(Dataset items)
────
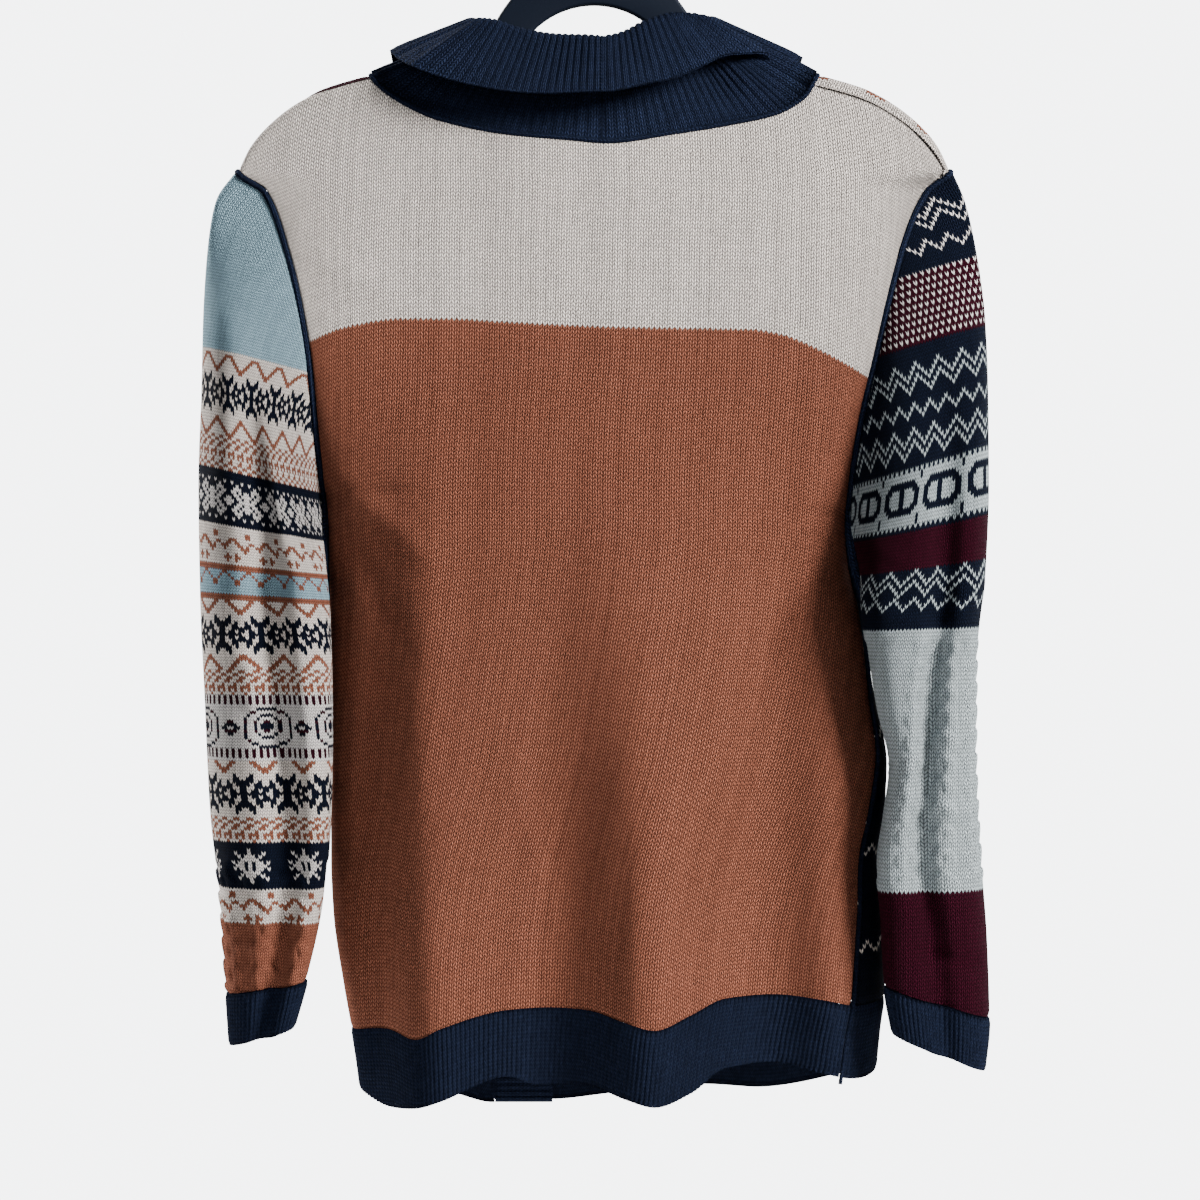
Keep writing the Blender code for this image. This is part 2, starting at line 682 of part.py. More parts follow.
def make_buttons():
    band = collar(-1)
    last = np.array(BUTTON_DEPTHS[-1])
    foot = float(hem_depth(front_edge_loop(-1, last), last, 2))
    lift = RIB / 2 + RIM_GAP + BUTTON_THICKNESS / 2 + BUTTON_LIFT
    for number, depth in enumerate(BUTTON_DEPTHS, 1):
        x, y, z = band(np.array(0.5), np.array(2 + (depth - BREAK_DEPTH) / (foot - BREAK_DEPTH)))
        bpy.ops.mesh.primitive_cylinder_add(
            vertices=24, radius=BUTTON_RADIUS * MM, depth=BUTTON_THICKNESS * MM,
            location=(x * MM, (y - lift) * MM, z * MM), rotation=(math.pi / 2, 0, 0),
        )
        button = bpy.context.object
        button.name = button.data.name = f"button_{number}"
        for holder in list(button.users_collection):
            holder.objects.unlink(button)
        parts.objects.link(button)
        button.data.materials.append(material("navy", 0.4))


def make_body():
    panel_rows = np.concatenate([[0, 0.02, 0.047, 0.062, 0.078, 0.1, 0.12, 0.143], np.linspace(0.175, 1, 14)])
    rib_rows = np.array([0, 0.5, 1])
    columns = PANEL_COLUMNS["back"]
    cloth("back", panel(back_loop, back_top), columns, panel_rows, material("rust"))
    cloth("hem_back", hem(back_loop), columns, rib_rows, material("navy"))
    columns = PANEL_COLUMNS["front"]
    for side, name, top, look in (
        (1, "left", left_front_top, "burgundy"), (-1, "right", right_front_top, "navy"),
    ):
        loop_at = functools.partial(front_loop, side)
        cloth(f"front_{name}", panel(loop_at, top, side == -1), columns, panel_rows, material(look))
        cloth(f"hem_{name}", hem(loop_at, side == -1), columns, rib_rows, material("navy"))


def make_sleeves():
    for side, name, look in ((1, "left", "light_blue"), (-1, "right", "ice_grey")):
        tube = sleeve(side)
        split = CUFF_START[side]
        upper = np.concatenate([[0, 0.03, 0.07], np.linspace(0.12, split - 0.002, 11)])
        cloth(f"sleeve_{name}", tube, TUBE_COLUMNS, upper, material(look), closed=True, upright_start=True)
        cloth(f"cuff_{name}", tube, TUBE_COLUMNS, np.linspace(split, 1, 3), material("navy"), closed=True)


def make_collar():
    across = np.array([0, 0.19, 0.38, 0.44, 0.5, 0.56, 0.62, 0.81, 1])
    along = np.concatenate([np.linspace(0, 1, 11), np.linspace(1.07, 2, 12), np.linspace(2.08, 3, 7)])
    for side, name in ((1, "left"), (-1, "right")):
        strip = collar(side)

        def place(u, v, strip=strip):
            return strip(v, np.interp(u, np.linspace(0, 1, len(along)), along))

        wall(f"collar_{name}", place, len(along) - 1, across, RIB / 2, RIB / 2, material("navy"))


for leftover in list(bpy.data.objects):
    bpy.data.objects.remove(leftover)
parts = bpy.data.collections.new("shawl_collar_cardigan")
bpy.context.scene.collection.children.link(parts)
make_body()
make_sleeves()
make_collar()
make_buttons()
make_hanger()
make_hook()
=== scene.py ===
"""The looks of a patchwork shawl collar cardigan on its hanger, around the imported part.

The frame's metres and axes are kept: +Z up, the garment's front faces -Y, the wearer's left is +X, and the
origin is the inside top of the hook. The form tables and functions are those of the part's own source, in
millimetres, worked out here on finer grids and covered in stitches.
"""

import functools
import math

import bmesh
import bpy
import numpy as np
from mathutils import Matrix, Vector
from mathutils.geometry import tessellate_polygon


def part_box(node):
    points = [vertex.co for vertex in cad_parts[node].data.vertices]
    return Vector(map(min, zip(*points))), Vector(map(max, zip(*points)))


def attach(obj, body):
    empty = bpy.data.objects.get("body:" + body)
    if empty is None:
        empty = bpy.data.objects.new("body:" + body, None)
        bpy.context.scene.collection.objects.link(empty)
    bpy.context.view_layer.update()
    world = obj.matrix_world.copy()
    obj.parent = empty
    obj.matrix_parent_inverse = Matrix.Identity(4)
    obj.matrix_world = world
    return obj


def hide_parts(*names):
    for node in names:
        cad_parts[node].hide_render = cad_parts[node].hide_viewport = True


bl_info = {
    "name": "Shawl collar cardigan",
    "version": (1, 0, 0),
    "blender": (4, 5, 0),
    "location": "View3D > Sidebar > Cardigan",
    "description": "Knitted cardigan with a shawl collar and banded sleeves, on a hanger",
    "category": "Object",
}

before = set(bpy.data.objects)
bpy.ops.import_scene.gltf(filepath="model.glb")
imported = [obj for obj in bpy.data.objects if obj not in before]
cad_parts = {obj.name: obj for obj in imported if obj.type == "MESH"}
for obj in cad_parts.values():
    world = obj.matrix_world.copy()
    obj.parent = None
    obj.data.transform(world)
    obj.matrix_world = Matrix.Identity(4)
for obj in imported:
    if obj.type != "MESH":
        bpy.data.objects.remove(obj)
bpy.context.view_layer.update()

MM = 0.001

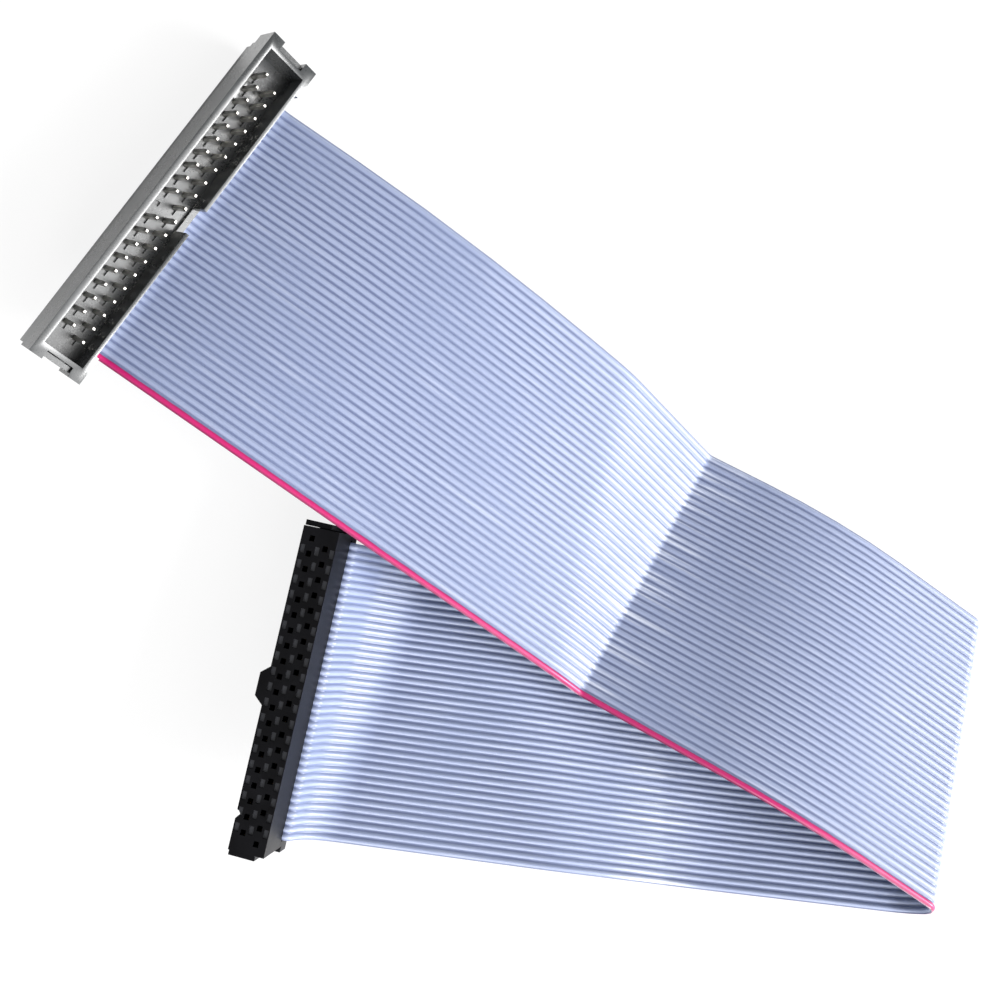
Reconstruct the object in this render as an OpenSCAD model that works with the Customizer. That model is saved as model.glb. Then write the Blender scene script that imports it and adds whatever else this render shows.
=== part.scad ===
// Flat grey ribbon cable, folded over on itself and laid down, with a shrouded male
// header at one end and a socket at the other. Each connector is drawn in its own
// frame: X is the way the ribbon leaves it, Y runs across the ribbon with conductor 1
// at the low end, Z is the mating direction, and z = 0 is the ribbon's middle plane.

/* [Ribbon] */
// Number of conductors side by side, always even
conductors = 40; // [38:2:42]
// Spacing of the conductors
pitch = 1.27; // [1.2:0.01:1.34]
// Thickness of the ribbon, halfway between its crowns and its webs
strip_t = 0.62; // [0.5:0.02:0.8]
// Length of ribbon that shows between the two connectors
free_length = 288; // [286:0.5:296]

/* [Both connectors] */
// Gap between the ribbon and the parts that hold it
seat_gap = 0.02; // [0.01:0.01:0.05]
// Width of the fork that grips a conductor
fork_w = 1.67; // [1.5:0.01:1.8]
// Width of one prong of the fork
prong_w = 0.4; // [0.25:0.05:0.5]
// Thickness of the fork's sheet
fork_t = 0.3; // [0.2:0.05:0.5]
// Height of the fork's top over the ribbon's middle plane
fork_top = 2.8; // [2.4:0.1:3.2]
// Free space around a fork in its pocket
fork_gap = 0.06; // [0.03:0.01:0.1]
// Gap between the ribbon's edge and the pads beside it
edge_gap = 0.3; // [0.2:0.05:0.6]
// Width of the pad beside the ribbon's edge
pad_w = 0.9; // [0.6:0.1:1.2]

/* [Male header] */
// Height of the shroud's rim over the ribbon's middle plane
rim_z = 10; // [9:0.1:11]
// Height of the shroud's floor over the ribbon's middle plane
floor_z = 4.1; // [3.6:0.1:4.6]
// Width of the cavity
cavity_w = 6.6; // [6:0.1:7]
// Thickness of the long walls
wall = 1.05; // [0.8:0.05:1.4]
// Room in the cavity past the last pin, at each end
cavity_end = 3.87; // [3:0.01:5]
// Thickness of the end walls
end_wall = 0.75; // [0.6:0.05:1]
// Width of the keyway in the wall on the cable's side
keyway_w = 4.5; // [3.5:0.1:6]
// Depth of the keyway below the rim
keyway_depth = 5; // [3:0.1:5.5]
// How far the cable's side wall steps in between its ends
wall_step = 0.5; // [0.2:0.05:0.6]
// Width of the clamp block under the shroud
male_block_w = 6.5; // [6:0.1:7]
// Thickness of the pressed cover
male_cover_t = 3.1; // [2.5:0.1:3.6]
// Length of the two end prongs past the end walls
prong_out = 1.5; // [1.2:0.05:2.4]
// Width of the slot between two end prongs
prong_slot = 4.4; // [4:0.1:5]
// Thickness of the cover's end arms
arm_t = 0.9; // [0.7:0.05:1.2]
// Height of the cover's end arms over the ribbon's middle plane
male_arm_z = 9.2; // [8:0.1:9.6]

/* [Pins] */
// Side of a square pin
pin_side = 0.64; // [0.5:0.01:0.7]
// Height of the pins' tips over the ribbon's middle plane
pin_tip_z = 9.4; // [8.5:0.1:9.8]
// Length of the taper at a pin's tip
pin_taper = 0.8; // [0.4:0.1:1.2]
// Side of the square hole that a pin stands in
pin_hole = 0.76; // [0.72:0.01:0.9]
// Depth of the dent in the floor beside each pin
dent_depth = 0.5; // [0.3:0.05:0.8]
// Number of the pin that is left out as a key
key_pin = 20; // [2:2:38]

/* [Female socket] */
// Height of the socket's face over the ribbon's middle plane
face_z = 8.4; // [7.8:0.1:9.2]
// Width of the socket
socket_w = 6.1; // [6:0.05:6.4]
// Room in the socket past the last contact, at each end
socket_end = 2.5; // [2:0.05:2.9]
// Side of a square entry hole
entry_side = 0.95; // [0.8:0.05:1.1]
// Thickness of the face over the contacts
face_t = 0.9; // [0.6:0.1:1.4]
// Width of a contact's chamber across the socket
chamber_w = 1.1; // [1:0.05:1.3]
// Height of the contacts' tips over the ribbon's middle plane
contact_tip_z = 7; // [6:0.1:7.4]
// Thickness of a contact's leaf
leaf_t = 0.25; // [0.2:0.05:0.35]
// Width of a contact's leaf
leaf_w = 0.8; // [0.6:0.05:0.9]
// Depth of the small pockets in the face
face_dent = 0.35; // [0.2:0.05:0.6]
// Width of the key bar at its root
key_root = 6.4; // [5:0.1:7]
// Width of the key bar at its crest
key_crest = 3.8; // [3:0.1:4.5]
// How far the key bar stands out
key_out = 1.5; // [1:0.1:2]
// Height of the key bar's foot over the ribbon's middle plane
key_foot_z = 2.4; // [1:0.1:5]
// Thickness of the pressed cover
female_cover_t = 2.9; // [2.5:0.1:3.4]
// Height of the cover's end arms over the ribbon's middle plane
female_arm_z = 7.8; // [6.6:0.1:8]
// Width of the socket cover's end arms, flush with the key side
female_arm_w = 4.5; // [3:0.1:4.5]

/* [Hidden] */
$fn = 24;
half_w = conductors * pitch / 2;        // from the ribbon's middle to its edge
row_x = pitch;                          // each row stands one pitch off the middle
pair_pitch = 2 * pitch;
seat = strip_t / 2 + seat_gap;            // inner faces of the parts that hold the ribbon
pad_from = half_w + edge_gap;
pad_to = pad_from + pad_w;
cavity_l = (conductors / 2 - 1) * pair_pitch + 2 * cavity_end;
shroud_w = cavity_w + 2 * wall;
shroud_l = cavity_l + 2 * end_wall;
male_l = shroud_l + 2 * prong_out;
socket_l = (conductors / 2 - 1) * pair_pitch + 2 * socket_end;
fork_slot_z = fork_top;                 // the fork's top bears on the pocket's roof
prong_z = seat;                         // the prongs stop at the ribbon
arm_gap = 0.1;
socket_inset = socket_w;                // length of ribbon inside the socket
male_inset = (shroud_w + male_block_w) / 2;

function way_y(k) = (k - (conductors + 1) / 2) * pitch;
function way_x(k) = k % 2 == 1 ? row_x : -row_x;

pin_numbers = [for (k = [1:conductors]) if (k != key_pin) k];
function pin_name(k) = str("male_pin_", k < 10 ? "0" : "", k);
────
(Objective): The first line to be transcribed is the one containing "1, across, RIB", and the last is the one containing "from mathutils.geometry import". Transcribe exactly those lines and nothing else.

(Task response):
        wall(f"collar_{name}", place, len(along) - 1, across, RIB / 2, RIB / 2, material("navy"))


for leftover in list(bpy.data.objects):
    bpy.data.objects.remove(leftover)
parts = bpy.data.collections.new("shawl_collar_cardigan")
bpy.context.scene.collection.children.link(parts)
make_body()
make_sleeves()
make_collar()
make_buttons()
make_hanger()
make_hook()
=== scene.py ===
"""The looks of a patchwork shawl collar cardigan on its hanger, around the imported part.

The frame's metres and axes are kept: +Z up, the garment's front faces -Y, the wearer's left is +X, and the
origin is the inside top of the hook. The form tables and functions are those of the part's own source, in
millimetres, worked out here on finer grids and covered in stitches.
"""

import functools
import math

import bmesh
import bpy
import numpy as np
from mathutils import Matrix, Vector
from mathutils.geometry import tessellate_polygon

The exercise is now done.